If you earnestly wished to "see the point", you're tripping yourself with by taking for granted "what it means to everyone else.." and things like "living in idea space"
There are traditions of study/thought that use ideology the way you mean, and traditions that don't. The variety of use is well-represented and has been since the word came into use. Likewise, "idea space" is a specific concept that some people accept as sensible and others don't. Again, the variety of relationships to it is well-represented (and stretches back millennia, on that one).

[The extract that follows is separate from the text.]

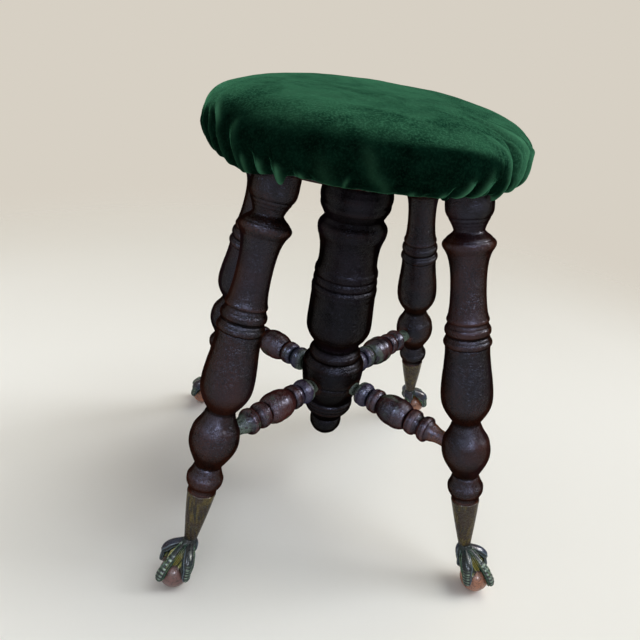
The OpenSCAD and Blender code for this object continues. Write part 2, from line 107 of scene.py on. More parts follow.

You can actually see an example of this kind of differing-perspectives-in-wide-use in the way use used "the moral basis of Christianity but not the religion itself" in your own comment above. While Platonic ideas predate Christianity and have much influence on its shape and study in the West, the that statement would strike most traditional and many modern Christian thinkers as non-sensical. To them, there is no sensible separation of Christianity's "moral basis" from its Church/people and trying to make some distinction is as alien and "pointless" to them as different senses of ideology are to you.
And yet, of course it's interesting to think about Christianity's "moral basis" as an ideology existing in "idea space" because it lets you relate that part of Christianity to other things that you feel are comparable using techniques that you know how to work with and have confidence in. That's pretty much exactly what's going on with social scientists/philosophers who think about ideology in the way I've been describing above.
I think the problem is that "is" and "equals" are often conflated - and there are some other issues in play too.
Interestingly, how to (or if we even should!) resolve such issues in our (use of) language is itself a highly ideological matter.
I certainly would (not as a comprehensive explanation though of course). The range of forms of conceptualization any one individual is capable of (or not) is strongly influenced by the ideology to which they subscribe (or are captured by).
If you simply consider how the human mind works, this "should" be fairly obvious. But one's ability or likelihood to think about such things is once again a function of the norms and accepted practices of one's ideology. That which is not known of, essentially does not exist.
King Arthur was probably an actual Welsh guy, who fought the Romans (and/or maybe Saxons).
Few hundred years later they give him a magic sword and a round table. Same idea, but with other cultures, religions, etc.
Not at all. Islam can be verifiably traced back to a single source, and mainstream Islam belief today is the same as it was 1400 years ago.